The volume energy loss function (VELF) and the surface energy loss function (SELF) are computed using Eq. (19) and Eq. (20), respectively (Ammar et al. 2002) and as illustrated in Figs. 21 and 22 respectively:

$${\text{VELF}} =\upvarepsilon'' \, / \, \left( {\upvarepsilon^{''2} +\upvarepsilon^{'2} } \right)$$

(19)

$${\text{SELF}} =\upvarepsilon''/\left( {\upvarepsilon^{''2} + \left( {\upvarepsilon' + 1} \right)^{2} } \right)$$

(20)

Fig. 21

Volume energy loss with rGO content

Fig. 22

Surface energy loss with rGO content

In general, both surface (SELF) and volume (VELF) energy loss decreases by the increase of rGO. Also, it is obvious that the surface energy loss function values are smaller than volume energy loss function. This can be explained as the energy loss is a result of inter-band electronic transition in the interior of the nanocrystalline films (Ali et al. 2013).

4 Conclusion

Nanocrystalline films of xrGO (x − 1)nH₂OV₂O₅(0 ≤ x ≥ 0.35) were prepared by the sol–gel technique.
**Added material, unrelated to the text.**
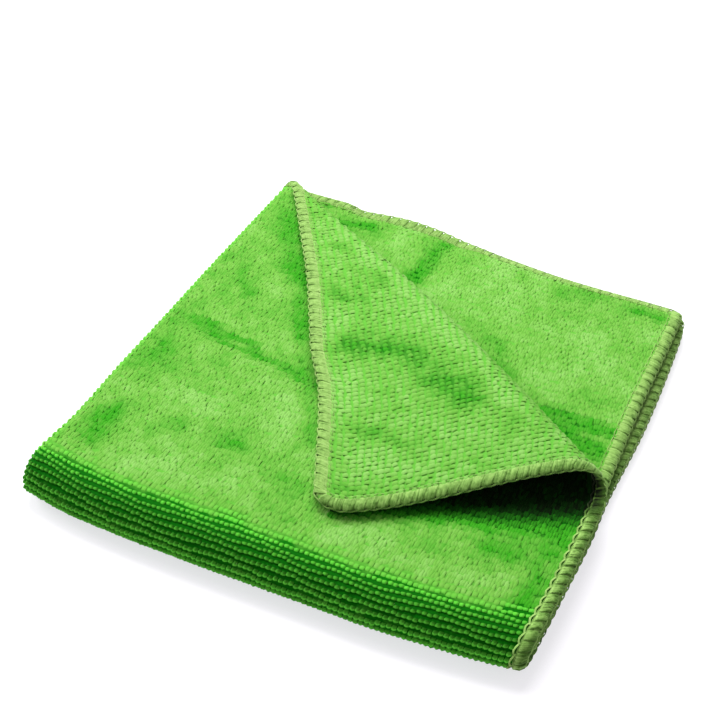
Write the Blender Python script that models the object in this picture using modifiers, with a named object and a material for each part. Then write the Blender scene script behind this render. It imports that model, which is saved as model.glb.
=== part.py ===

Optical constants such as absorption coefficient (α) and band tail (Ea), extinction coefficient (k), refractive index (n), dielectric constant (ε), loss factor (tan δ), volume (VELF) and surface (SELF) energy loss functions were calculated. XRD showed that the obtained films are nanocrystalline with the particle size 4.9–3.2 nm. Optical measurements revealed that there are two different optical gaps present. E_op1 and E_op2 suggests an indirect forbidden transition with optical gap in the range 1.719–2.180 eV and 2.656–3.382 eV, respectively. Wemple–Didomenico single effective oscillator model was used to study the dispersion of films refractive index. Relating the real part of the optical dielectric function led to the calculation of the charge carrier concentration and their effective mass. In the UV region, the absorbance curve was not showing any shifting with the increase of the r-GO and absorbance shoulder still detected for wave lengths lower than 500 nm. Finally, we conclude that this film is a good candidate for solar cell photostabilizer applications.